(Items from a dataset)
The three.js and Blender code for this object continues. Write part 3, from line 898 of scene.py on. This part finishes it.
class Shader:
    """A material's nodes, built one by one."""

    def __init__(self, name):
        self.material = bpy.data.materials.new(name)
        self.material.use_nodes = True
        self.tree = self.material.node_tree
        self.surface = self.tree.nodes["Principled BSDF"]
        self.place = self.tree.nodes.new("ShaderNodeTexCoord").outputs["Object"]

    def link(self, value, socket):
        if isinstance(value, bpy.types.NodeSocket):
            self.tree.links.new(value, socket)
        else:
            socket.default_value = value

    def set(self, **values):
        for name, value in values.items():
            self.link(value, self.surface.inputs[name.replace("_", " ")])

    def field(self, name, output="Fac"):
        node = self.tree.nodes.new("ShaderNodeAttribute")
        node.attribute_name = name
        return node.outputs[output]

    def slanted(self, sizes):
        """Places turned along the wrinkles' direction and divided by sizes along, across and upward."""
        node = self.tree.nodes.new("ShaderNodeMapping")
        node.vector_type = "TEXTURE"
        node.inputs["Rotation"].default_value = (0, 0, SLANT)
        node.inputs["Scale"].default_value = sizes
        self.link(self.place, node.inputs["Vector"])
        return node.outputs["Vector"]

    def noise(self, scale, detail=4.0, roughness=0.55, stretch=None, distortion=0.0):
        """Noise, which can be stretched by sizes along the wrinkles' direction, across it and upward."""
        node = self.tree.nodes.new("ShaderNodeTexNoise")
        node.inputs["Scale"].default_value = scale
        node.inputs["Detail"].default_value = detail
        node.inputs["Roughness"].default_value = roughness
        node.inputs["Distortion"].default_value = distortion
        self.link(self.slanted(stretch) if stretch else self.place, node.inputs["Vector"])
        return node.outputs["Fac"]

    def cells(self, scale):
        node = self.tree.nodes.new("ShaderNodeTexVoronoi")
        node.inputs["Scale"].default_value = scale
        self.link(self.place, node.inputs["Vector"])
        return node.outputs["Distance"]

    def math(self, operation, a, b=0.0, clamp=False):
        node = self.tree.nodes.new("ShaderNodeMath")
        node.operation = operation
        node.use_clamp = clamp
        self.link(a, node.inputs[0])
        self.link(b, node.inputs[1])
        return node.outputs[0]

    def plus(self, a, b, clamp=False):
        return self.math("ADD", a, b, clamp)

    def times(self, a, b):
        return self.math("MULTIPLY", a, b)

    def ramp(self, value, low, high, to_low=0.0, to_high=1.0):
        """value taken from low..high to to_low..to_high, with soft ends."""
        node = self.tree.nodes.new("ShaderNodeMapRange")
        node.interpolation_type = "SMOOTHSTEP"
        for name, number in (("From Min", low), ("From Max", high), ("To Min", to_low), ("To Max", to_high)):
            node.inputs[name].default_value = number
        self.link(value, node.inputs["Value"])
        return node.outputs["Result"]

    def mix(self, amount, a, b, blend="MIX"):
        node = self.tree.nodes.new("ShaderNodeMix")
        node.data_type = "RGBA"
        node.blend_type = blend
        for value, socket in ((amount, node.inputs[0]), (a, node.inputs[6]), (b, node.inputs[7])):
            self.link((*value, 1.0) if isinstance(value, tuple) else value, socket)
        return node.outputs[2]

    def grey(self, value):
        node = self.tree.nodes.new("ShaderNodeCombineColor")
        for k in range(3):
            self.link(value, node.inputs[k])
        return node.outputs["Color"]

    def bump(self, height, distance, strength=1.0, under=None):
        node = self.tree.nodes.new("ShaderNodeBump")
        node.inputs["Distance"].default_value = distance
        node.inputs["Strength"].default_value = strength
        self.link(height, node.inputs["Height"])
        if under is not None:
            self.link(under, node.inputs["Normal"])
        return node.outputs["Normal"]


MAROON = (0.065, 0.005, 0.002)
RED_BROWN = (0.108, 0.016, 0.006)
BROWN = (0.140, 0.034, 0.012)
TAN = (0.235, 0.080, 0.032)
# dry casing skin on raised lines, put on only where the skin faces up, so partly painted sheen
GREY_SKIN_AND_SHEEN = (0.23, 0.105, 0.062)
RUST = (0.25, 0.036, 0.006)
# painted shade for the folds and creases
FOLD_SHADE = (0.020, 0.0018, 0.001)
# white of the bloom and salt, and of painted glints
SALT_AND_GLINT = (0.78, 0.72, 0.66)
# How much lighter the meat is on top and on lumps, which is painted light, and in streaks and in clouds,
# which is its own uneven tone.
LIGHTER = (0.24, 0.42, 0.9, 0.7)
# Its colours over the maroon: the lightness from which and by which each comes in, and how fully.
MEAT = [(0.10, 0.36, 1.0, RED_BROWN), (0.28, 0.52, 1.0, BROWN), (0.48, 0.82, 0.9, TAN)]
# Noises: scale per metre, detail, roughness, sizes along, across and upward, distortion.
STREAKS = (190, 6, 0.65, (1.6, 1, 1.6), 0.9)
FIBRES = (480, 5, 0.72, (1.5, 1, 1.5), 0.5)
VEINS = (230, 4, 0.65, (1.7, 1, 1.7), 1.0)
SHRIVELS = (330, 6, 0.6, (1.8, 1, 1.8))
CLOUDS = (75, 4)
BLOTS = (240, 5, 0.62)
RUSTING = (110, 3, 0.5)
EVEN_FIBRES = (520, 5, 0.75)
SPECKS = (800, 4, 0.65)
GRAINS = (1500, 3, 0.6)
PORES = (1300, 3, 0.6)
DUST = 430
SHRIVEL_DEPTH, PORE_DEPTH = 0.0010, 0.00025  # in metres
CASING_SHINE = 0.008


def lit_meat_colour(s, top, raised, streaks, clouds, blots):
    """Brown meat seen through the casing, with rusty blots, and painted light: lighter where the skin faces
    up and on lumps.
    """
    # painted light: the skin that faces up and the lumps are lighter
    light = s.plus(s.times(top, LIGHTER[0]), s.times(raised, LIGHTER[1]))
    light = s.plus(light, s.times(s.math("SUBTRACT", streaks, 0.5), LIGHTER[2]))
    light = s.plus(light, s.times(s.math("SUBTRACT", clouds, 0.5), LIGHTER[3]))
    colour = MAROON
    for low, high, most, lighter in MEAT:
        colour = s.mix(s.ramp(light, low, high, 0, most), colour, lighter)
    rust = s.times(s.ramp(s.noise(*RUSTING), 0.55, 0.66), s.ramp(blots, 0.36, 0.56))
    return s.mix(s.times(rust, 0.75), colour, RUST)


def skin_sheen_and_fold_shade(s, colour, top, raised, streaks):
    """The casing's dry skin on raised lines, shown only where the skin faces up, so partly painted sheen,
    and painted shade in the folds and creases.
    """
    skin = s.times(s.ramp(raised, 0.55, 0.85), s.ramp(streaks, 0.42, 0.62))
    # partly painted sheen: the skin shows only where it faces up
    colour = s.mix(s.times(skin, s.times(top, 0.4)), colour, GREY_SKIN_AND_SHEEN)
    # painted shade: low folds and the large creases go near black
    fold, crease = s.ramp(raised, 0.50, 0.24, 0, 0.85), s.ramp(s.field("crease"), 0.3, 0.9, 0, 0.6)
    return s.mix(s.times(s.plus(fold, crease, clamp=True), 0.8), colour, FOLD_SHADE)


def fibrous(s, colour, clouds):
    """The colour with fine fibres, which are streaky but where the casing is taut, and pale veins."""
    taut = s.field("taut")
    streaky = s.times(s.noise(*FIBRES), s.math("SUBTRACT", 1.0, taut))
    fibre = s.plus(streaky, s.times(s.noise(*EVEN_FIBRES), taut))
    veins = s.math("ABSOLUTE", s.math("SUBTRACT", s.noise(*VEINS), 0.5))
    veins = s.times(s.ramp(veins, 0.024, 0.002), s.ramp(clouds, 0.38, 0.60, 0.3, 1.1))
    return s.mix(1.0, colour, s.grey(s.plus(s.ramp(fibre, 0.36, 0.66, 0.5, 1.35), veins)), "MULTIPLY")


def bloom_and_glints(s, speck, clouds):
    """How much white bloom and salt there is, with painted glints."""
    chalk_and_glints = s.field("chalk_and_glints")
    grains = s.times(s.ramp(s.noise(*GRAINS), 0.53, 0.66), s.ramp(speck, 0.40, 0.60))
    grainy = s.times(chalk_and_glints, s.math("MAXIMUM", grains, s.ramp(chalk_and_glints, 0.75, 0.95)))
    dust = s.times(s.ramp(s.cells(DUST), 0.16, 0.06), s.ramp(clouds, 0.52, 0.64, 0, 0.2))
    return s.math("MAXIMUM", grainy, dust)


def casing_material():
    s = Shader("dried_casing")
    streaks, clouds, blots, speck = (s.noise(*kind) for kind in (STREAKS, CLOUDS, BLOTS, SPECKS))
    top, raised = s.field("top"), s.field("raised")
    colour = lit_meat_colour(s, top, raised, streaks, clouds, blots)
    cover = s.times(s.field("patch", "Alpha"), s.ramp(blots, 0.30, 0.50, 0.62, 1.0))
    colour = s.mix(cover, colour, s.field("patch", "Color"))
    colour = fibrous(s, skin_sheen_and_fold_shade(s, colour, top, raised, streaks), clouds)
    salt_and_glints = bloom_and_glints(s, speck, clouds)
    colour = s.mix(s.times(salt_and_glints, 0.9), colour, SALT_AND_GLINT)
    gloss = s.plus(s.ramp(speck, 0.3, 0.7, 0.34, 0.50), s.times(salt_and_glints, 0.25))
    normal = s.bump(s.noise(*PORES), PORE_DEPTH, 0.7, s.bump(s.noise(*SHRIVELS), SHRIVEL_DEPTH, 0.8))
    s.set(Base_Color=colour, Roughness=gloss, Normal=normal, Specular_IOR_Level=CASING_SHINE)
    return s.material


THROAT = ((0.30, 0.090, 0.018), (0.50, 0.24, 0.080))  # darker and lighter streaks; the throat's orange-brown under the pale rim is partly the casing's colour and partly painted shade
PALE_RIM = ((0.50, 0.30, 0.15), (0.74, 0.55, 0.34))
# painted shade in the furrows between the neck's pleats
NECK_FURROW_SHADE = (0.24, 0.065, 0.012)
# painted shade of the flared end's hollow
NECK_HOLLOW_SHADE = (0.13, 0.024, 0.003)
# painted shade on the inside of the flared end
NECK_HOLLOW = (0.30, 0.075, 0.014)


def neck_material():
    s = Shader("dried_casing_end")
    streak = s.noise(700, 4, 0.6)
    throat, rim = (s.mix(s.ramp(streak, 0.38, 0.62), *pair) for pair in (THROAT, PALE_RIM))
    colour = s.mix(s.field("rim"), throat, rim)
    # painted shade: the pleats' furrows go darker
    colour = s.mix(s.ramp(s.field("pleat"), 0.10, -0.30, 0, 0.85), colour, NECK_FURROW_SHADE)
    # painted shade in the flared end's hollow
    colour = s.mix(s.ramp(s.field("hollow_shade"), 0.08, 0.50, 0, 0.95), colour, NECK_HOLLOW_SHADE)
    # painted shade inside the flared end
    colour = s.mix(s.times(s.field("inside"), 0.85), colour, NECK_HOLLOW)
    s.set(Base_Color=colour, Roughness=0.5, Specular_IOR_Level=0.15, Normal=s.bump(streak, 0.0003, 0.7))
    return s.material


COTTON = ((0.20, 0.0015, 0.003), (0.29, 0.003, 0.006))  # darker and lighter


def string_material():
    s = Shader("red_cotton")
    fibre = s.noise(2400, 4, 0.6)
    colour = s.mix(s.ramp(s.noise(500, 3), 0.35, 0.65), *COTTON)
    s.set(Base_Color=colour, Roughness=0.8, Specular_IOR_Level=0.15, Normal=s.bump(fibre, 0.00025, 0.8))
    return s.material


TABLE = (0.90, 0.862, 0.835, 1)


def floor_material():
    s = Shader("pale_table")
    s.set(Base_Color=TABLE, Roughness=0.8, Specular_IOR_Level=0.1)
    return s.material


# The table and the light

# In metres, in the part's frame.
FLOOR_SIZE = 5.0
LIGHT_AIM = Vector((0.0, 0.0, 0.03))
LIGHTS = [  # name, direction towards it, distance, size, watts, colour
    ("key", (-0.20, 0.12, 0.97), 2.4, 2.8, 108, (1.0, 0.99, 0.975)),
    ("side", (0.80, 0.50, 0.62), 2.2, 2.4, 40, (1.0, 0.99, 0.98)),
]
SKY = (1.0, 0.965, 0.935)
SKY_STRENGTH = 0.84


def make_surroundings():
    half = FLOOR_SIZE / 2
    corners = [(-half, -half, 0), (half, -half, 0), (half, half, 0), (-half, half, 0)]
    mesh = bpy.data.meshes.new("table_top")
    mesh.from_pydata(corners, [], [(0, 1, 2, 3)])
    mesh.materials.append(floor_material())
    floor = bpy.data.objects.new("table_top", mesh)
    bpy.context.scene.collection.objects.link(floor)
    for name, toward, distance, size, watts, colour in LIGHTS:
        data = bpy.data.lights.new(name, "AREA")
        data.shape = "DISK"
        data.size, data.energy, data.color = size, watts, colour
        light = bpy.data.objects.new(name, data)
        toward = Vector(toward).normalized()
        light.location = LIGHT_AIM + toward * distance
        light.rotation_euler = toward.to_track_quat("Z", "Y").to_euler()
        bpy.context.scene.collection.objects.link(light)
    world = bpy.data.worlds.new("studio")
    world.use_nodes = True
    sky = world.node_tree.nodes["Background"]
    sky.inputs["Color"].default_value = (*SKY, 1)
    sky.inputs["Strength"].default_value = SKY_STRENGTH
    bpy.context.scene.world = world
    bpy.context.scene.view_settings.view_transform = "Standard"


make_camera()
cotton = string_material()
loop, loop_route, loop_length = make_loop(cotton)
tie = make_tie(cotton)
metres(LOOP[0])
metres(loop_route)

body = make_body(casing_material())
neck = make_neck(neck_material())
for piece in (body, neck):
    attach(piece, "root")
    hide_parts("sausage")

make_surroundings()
---
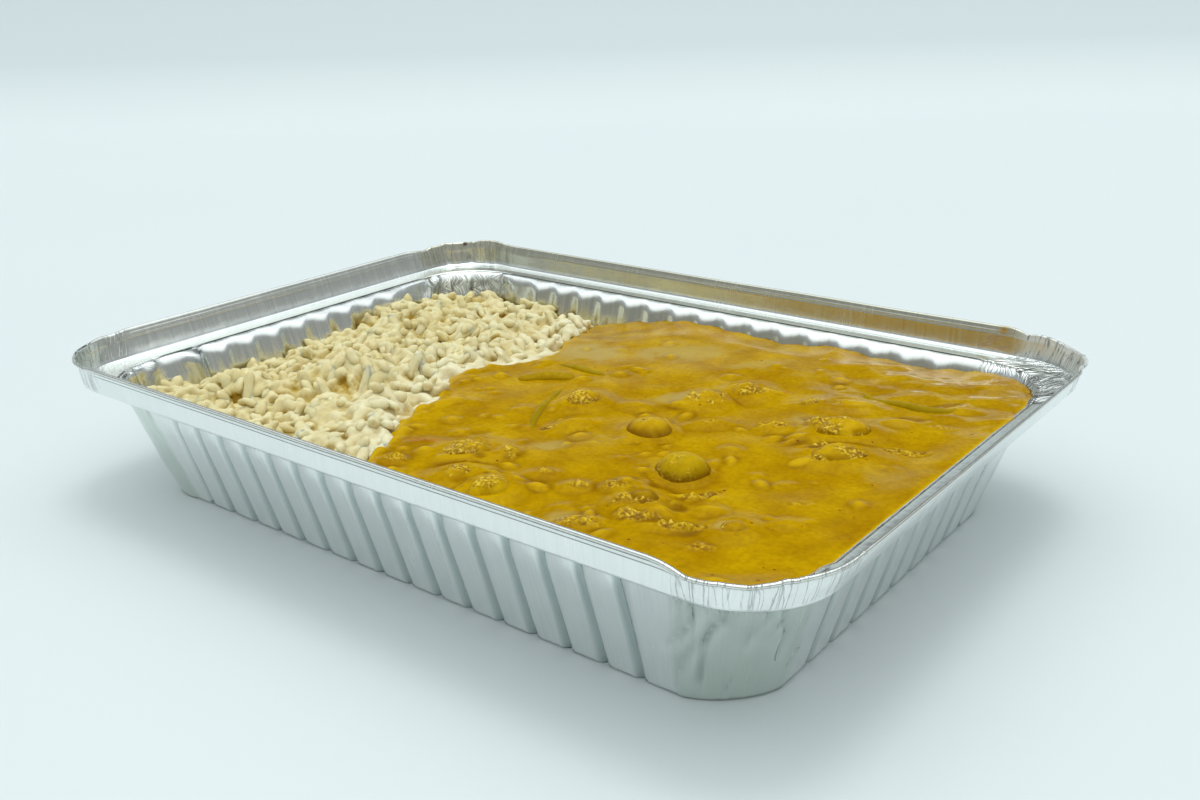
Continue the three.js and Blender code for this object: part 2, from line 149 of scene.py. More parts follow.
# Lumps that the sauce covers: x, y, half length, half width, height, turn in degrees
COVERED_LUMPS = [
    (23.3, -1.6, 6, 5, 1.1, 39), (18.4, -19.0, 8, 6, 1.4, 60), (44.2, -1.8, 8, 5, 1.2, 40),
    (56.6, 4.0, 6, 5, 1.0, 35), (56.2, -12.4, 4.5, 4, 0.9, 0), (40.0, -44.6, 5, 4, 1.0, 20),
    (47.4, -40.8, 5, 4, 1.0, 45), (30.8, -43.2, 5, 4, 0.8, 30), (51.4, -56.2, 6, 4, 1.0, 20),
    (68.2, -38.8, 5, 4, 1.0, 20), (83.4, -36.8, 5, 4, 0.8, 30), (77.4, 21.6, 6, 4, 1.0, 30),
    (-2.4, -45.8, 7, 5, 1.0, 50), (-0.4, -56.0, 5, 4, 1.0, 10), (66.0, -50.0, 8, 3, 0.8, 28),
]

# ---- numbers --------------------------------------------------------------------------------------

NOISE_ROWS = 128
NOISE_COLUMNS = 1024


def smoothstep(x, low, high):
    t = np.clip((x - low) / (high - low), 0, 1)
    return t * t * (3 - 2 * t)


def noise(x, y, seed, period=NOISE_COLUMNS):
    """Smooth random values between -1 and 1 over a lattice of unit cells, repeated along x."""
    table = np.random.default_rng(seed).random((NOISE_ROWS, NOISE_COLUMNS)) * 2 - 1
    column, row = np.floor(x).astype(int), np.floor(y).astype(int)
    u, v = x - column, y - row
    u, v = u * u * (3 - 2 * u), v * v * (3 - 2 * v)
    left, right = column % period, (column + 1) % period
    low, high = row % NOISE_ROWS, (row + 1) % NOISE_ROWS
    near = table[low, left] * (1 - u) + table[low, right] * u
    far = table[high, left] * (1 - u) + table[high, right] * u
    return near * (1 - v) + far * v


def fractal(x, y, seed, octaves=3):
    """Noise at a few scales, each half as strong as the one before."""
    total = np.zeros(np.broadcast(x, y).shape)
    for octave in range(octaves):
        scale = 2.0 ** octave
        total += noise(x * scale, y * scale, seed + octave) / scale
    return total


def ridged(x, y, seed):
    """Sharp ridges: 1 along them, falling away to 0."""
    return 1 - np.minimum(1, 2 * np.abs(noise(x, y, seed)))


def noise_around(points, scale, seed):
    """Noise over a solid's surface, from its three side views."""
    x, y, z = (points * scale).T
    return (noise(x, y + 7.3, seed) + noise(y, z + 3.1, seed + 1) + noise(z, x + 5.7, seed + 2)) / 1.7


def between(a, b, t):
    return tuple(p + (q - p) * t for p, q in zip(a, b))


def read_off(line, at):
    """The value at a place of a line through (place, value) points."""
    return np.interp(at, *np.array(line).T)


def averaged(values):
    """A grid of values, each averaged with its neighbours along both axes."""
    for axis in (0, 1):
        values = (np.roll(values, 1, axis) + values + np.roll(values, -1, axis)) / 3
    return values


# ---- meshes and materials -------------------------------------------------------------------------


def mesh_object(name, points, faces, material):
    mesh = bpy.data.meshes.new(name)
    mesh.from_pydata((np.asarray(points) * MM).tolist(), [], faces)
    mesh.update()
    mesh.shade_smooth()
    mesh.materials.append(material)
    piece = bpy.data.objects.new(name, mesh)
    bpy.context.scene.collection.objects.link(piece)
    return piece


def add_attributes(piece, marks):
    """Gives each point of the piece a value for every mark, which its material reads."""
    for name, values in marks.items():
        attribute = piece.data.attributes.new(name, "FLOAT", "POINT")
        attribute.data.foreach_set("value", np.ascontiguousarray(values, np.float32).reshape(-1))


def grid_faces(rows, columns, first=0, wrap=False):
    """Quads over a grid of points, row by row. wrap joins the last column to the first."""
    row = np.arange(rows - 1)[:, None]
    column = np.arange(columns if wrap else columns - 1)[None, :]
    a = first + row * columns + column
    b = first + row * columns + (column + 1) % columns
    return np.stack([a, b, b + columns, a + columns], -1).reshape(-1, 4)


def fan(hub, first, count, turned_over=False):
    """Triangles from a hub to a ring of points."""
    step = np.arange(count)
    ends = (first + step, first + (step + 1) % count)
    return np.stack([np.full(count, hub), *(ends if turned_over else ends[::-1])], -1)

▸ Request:
Repeat the span of lines that opens with the line holding "Continue the three.js" and closes with the line holding "return (noise(x, y", exactly as it stands.

▸ Written response:
Continue the three.js and Blender code for this object: part 2, from line 149 of scene.py. More parts follow.
# Lumps that the sauce covers: x, y, half length, half width, height, turn in degrees
COVERED_LUMPS = [
    (23.3, -1.6, 6, 5, 1.1, 39), (18.4, -19.0, 8, 6, 1.4, 60), (44.2, -1.8, 8, 5, 1.2, 40),
    (56.6, 4.0, 6, 5, 1.0, 35), (56.2, -12.4, 4.5, 4, 0.9, 0), (40.0, -44.6, 5, 4, 1.0, 20),
    (47.4, -40.8, 5, 4, 1.0, 45), (30.8, -43.2, 5, 4, 0.8, 30), (51.4, -56.2, 6, 4, 1.0, 20),
    (68.2, -38.8, 5, 4, 1.0, 20), (83.4, -36.8, 5, 4, 0.8, 30), (77.4, 21.6, 6, 4, 1.0, 30),
    (-2.4, -45.8, 7, 5, 1.0, 50), (-0.4, -56.0, 5, 4, 1.0, 10), (66.0, -50.0, 8, 3, 0.8, 28),
]

# ---- numbers --------------------------------------------------------------------------------------

NOISE_ROWS = 128
NOISE_COLUMNS = 1024


def smoothstep(x, low, high):
    t = np.clip((x - low) / (high - low), 0, 1)
    return t * t * (3 - 2 * t)


def noise(x, y, seed, period=NOISE_COLUMNS):
    """Smooth random values between -1 and 1 over a lattice of unit cells, repeated along x."""
    table = np.random.default_rng(seed).random((NOISE_ROWS, NOISE_COLUMNS)) * 2 - 1
    column, row = np.floor(x).astype(int), np.floor(y).astype(int)
    u, v = x - column, y - row
    u, v = u * u * (3 - 2 * u), v * v * (3 - 2 * v)
    left, right = column % period, (column + 1) % period
    low, high = row % NOISE_ROWS, (row + 1) % NOISE_ROWS
    near = table[low, left] * (1 - u) + table[low, right] * u
    far = table[high, left] * (1 - u) + table[high, right] * u
    return near * (1 - v) + far * v


def fractal(x, y, seed, octaves=3):
    """Noise at a few scales, each half as strong as the one before."""
    total = np.zeros(np.broadcast(x, y).shape)
    for octave in range(octaves):
        scale = 2.0 ** octave
        total += noise(x * scale, y * scale, seed + octave) / scale
    return total


def ridged(x, y, seed):
    """Sharp ridges: 1 along them, falling away to 0."""
    return 1 - np.minimum(1, 2 * np.abs(noise(x, y, seed)))


def noise_around(points, scale, seed):
    """Noise over a solid's surface, from its three side views."""
    x, y, z = (points * scale).T
    return (noise(x, y + 7.3, seed) + noise(y, z + 3.1, seed + 1) + noise(z, x + 5.7, seed + 2)) / 1.7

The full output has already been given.